Sejarawan Harsya W Bachtiar menyebut Siti Aisyah We Tenriolle, seorang perempuan pemimpin Sulawesi Selatan yang memerintah selama hampir 60 tahun. Darinya lahir sebuah masterpiece yang oleh UNESCO ditetapkan sebagai Warisan Dunia, La Galigo. Naskah sastra klasik abad 19, setebal 7.000 halaman berbahasa Bugis ini, dianugerahi UNESCO sebagai Memory of The World.
Sedangkan di kalangan Urang Sunda, misalnya, pada akhir abad 19, terdapat nama Raden Ayu Lasminingrat, penulis terkemuka yang menginspirasi kaumnya.
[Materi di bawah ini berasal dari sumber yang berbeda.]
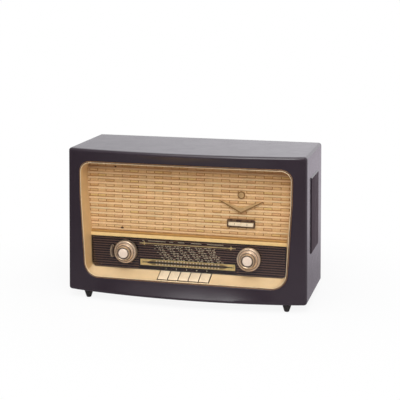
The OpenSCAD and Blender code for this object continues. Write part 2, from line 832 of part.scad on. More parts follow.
module chassis() {
    half = chassis_w / 2;
    color([0.68, 0.69, 0.68]) in_frame() difference() {
        union() {
            difference() {
                block(-half, half, chassis_y, chassis_back, chassis_foot, deck_z);
                block(-half + sheet_t, half - sheet_t, chassis_y + sheet_t, chassis_back - sheet_t,
                      chassis_foot - 1, deck_z - sheet_t);
            }
            for (sx = [-1, 1]) block(sx < 0 ? -half : half - 16, sx < 0 ? -half + 16 : half,
                chassis_y, chassis_back, chassis_foot, chassis_foot + sheet_t);
        }
        for (p = chassis_places())
            translate([p[0], p[1], 0]) cylinder(r = chassis_screw_r + 0.1, h = chassis_foot + 5);
        for (v = valve_spots) translate([v[0], v[1], deck_z - 5]) cylinder(r = 8, h = 10);
    }
}

module valve_sockets() {
    color([0.3, 0.2, 0.14]) in_frame() for (v = valve_spots) {
        translate([v[0], v[1], deck_z]) cylinder(r = valve_r, h = socket_h);
        translate([v[0], v[1], deck_z - 12]) cylinder(r = 8 - run_fit, h = 12.5);
    }
}

module valves() {
    color([0.85, 0.88, 0.9, 0.5]) in_frame() for (v = valve_spots)
        translate([v[0], v[1], deck_z + socket_h]) rotate_extrude() polygon([
            [0, 0], [valve_r - 1, 0], [valve_r, 1], [valve_r, v[2] - 6], [valve_r - 3, v[2] - 2],
            [2, v[2]], [1, v[2] + 5], [0, v[2] + 5]]);
}

module mains_core() {
    color([0.35, 0.33, 0.32]) in_frame() difference() {
        block(mains_x - core_half, mains_x + core_half, core_y[0], core_y[1], deck_z, deck_z + core_h);
        for (sx = [-1, 1]) {
            mid = mains_x + sx * (core_limb + window_w / 2);
            block(mid - window_w / 2, mid + window_w / 2, core_y[0] - 1, core_y[1] + 1,
                  window_z[0], window_z[1]);
        }
    }
}

module mains_winding() {
    color([0.75, 0.55, 0.3]) in_frame() difference() {
        block(mains_x - core_limb - window_w + 0.5, mains_x + core_limb + window_w - 0.5,
              core_y[0] - 12, core_y[1] + 12, window_z[0] + 0.5, window_z[1] - 0.5);
        block(mains_x - core_limb - 0.2, mains_x + core_limb + 0.2, core_y[0] - 0.2, core_y[1] + 0.2,
              window_z[0], window_z[1]);
    }
}

module output_transformer() {
    color([0.4, 0.36, 0.34]) in_frame() translate([output_at[0], output_at[1], deck_z]) {
        block(-20, 20, -8, 8, 0, 34);
        block(-12, 12, -14, 14, 7, 27);
    }
}

module screening_cans() {
    color([0.8, 0.8, 0.82]) in_frame() for (c = can_spots)
        translate([c[0], c[1], deck_z]) cylinder(r = c[2], h = c[3]);
}

module aerial_rod() {
    color([0.25, 0.22, 0.22]) in_frame() {
        translate([aerial_x[0], aerial_at[0], aerial_at[1]]) rotate([0, 90, 0])
            cylinder(r = 5, h = aerial_x[1] - aerial_x[0]);
        translate([aerial_x[0] + 35, aerial_at[0], aerial_at[1]]) rotate([0, 90, 0])
            cylinder(r = 7, h = 36);
    }
}

module aerial_brackets() {
    color([0.55, 0.4, 0.25]) in_frame() for (x = [aerial_x[0] + 20, aerial_x[1] - 20]) difference() {
        block(x - 3, x + 3, aerial_at[0] - 9, chassis_back, deck_z, aerial_at[1] + 9);
        translate([x - 5, aerial_at[0], aerial_at[1]]) rotate([0, 90, 0]) cylinder(r = 5 + run_fit, h = 10);
    }
}

module socket_plate() {
    color([0.5, 0.35, 0.2]) in_frame() difference() {
        block(socket_cut[0] + 4, socket_cut[1] - 4, chassis_back, chassis_back + 3,
              socket_cut[2] + 4, socket_cut[3] - 4);
        for (i = [0 : 6]) rod_y(socket_cut[0] + 18 + i * 24, 36, chassis_back + 1, chassis_back + 5, 2);
    }
}

module cord_grommet() {
    color([0.1, 0.1, 0.1]) in_frame() along_y(grommet_at[0], grommet_at[1], cover_y - 2) difference() {
        rotate_extrude() polygon([[4, 0], [9, 0], [9, 1.9], [6.9, 1.9], [6.9, cover_t + 2.1],
            [9, cover_t + 2.1], [8, cover_t + 3], [4, cover_t + 3]]);
    }
}

module back_cover() {
    g = side_gap;
    color([0.42, 0.28, 0.17]) in_frame() difference() {
        front_view(cover_y, cover_y + cover_t) polygon([
            [-half_at(case_wall) + case_wall + g, case_wall + g],
            [half_at(case_wall) - case_wall - g, case_wall + g],
            [half_at(case_h) - case_wall - g, case_h - case_wall - g],
            [-half_at(case_h) + case_wall + g, case_h - case_wall - g]]);
        block(socket_cut[0], socket_cut[1], cover_y - 1, case_d + 1, socket_cut[2], socket_cut[3]);
        rod_y(grommet_at[0], grommet_at[1], cover_y - 1, case_d + 1, 7);
        for (p = cover_places()) rod_y(p[0], p[1], cover_y - 1, case_d + 1, screw_r + 0.3);
        for (row = [0 : 2], i = [-9 : 9])
            block(i * 20 - 3, i * 20 + 3, cover_y - 1, case_d + 1, 84 + row * 60, 124 + row * 60);
    }
}

module screw_back(x, z, seat, length) {
    rod_y(x, z, seat - length, seat + 0.1, screw_r);
    along_y(x, z, seat) cylinder(r1 = 3.2, r2 = 2.2, h = 1);
}

module cover_screws() {
    color([0.75, 0.75, 0.75]) in_frame()
        for (p = cover_places()) screw_back(p[0], p[1], cover_y + cover_t, 14);
}

module baffle_screws() {
    color([0.75, 0.75, 0.75]) in_frame() {
        for (p = board_screws()) screw_back(p[0], p[1], board_back, 18);
        for (p = speaker_places()) screw_back(p[0], p[1], board_back + 2, board_t);
    }
}

module chassis_screws() {
    color([0.75, 0.75, 0.75]) in_frame() for (p = chassis_places()) {
        translate([p[0], p[1], -2]) cylinder(r = 4, h = 2);
        translate([p[0], p[1], -0.5]) cylinder(r = chassis_screw_r, h = chassis_foot + 6);
    }
}

case_shell();
feet();
opening_trim();
bezel_tray();
dial_rail();
grille_cloth();
baffle_board();
dial_glass();
dial_mask();
scale_strip();
dial_backplate();
pointer();
dial_lamps();
switch_frame();
tone_key_left();
tone_key_right();
tone_switch();
chevron();
plain_stud();
volume_knob();
volume_knob_collar();
volume_knob_cap();
volume_shaft();
volume_control();
tone_ring();
tone_shaft();
tuning_knob();
tuning_knob_collar();
tuning_knob_cap();
tuning_shaft();
tuning_bush();
tuning_drum();
capacitor_rotor();
capacitor_frame();
capacitor_stator();
wave_key(1);  // wave_key_1
wave_key(2);  // wave_key_2
wave_key(3);  // wave_key_3
wave_key(4);  // wave_key_4
wave_key(5);  // wave_key_5
key_shaft();
key_frame();
speaker_frame();
speaker_cone();
speaker_magnet();
chassis();
valve_sockets();
valves();
mains_core();
mains_winding();
output_transformer();
screening_cans();
aerial_rod();
aerial_brackets();
socket_plate();
cord_grommet();
back_cover();
cover_screws();
baffle_screws();
chassis_screws();
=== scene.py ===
"""Looks of a valve table radio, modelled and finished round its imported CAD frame.

Every piece is shaped in case millimetres: x to the right, y back from an upright datum plane a little
behind the front corners, z up from the case's lower edge. settle() then takes it to metres in the frame
that it shares with the CAD nodes.
"""

import logging
import math
import random
from dataclasses import dataclass
from enum import Enum
from typing import Callable, Sequence

import bmesh
import bpy
from mathutils import Matrix, Vector


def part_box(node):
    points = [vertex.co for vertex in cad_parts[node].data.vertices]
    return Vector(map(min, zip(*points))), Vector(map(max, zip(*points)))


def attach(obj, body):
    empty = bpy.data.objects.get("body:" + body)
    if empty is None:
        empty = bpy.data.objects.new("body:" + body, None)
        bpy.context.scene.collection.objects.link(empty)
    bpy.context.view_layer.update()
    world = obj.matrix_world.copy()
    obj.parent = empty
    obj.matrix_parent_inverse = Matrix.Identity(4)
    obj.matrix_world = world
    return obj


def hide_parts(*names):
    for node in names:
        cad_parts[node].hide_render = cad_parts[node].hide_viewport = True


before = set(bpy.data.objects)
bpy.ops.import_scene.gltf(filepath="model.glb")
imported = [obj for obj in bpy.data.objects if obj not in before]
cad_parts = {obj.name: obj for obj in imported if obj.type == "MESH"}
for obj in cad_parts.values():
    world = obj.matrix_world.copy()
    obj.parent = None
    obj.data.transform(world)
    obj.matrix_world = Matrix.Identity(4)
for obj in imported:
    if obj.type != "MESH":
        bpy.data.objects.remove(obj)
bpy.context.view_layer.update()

LOG = logging.getLogger("radio")

Rgb = tuple[int, int, int]
Flat = tuple[float, float]
Point = tuple[float, float, float]
Shape = bmesh.types.BMesh
Socket = bpy.types.NodeSocket
Feed = Socket | float | tuple[float, ...]
Feeds = dict[str | int, Feed]

MM = 0.001
SMOOTH_ANGLE = math.radians(35)
MERGE = 1e-4
SIDES = (-1, 1)
CASE_DEPTH = 183.0
KNOB_X = 130.65
KNOB_Z = 85.0
KNOB_FRONT = -19.0
KEY_X = -1.8
KEY_PITCH = 21.7
SWITCH_X = 111.8
CLOTH_Y = 11.0
SILL_TOP = 60.0


def to_metres() -> Matrix:
    """Returns the matrix that takes case millimetres to metres in the shared frame."""
    low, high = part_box("case_shell")
    return Matrix.Translation((0, high.y - CASE_DEPTH * MM, low.z)) @ Matrix.Scale(MM, 4)


TO_METRES = to_metres()


def linear(color: Rgb) -> tuple[float, float, float, float]:
    """Turns a colour into the values that the shaders take.

    Args:
        color: the colour as it shows on a screen, from 0 to 255.

    Returns:
        The linear colour, with an alpha of 1.
    """
    low_end = 0.04045
    parts = [c / 255 for c in color]
    lit = [p / 12.92 if p <= low_end else ((p + 0.055) / 1.055) ** 2.4 for p in parts]
    return (*lit, 1.0)


# Node trees and the effects that finishes share


class Tree:
    """A node tree that is built node by node."""

    def __init__(self, tree: bpy.types.NodeTree) -> None:
        """Starts from an empty tree."""
        self.tree = tree
        self.tree.nodes.clear()

    def add(self, kind: str, feeds: Feeds | None = None, **settings: object) -> bpy.types.Node:
        """Adds one node.

        Args:
            kind: the node's type.
            feeds: what goes into its inputs, by their names or numbers: a socket, or the value itself.
            settings: the node's own properties.

        Returns:
            The new node.
        """
        node = self.tree.nodes.new(kind)
        for name, value in settings.items():
            setattr(node, name, value)
        for name, value in (feeds or {}).items():
            if isinstance(value, bpy.types.NodeSocket):
                self.tree.links.new(value, node.inputs[name])
            else:
                node.inputs[name].default_value = value
        return node

    def math(self, operation: str, a: Feed, b: Feed = 0.0, clamp: bool = False) -> Socket:
        """Returns a operation b, kept between 0 and 1 where clamp is set."""
        return self.add("ShaderNodeMath", {0: a, 1: b}, operation=operation, use_clamp=clamp).outputs[0]

    def ease(self, value: Feed, start: Feed, end: Feed, low: Feed = 0.0, high: Feed = 1.0) -> Socket:
        """Returns low before start and high past end, with a smooth step between them."""
        feeds = {"Value": value, "From Min": start, "From Max": end, "To Min": low, "To Max": high}
        return self.add("ShaderNodeMapRange", feeds, interpolation_type="SMOOTHSTEP").outputs[0]

    def mix(self, share: Feed, a: Feed, b: Feed) -> Socket:
        """Returns the colour that lies share of the way from a to b."""
        return self.add("ShaderNodeMix", {0: share, 6: a, 7: b}, data_type="RGBA").outputs[2]

    def scale(self, color: Feed, gain: Feed) -> Socket:
        """Returns the colour times gain."""
        return self.add("ShaderNodeVectorMath", {0: color, "Scale": gain}, operation="SCALE").outputs[0]

    def place(self) -> Socket:
        """Returns the point on the piece, in metres."""
        return self.add("ShaderNodeTexCoord").outputs["Object"]

    def axes(self, vector: Feed) -> bpy.types.NodeOutputs:
        """Returns the X, Y and Z of a vector."""
        return self.add("ShaderNodeSeparateXYZ", {"Vector": vector}).outputs

    def noise(self, size: Feed, detail: float = 3.0, stretch: Point = (1, 1, 1)) -> Socket:
        """Returns soft noise.

        Args:
            size: the size of its patches, in millimetres.
            detail: how many finer levels it has.
            stretch: how much denser it is along each axis.

        Returns:
            The noise, from 0 to 1.
        """
        spot = self.add("ShaderNodeMapping", {"Vector": self.place(), "Scale": stretch}).outputs[0]
        feeds = {"Vector": spot, "Scale": self.math("DIVIDE", 1 / MM, size), "Detail": detail}
        return self.add("ShaderNodeTexNoise", feeds).outputs["Fac"]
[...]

Inti dari kisah-kisah di atas adalah menulis bagi perempuan Indonesia sudah merupakan kebiasaan lama. Passion (semangat yang luar biasa) untuk mengguratkan pena di atas kertas dari generasi ke generasi di kalangan perempuan Indonesia datang silih berganti, seakan tak pernah padam ditiup angin zaman.
Keterampilan menulis, kata orang, ialah perpaduan antara seni meracik rasa dan meracik pikiran yang dituangkan menjadi bahasa tulis. Menulis ialah aktivitas pengekpresian ide dan gagasan untuk menginspirasi dan mengedukasi pembaca.
Pekerjaan ini kalau diasah secara terus-menerus dengan bumbu pengetahuan dan wawasan yang memadai, sesungguhnya merupakan profesi yang sangat cocok bagi kaum perempuan.
Mendiang Intansari Fitri, pendiri Majalah Farah (Farah.id), yang wafat pada Rabu 19 Oktober lalu, adalah sosok yang mewarisi passion yang kuat terhadap dunia tulis-menulis. Ia meneruskan tradisi eksistensi perempuan di panggung pers nasional.
Intan adalah anak wartawan yang jadi wartawan. Semasa kanak-kanak ia mengikuti sang ayah yang berdinas di sejumlah daerah di tanah air sebagai Kepala Biro Kantor Berita Antara.
Intan lahir di Jakarta pada 11 Desember 1976. Menurut cerita sang suami, Teguh Santosa yang juga seorang wartawan, nama Intansari diberikan Gubernur Kalimantan Selatan ketika itu, Subardjo Sutosarojo, melalui sang ayah yang sedang bertugas di Banjarmasin.
Salah satu wilayah di daerah itu, kawasan Martapura, kebetulan terkenal sebagai lokasi penambangan intan tradisional yang pada masanya sangat produktif. Disitu dulu juga pernah ditemukan batu permata terbesar yang oleh Bung Karno dinamakan Trisakti.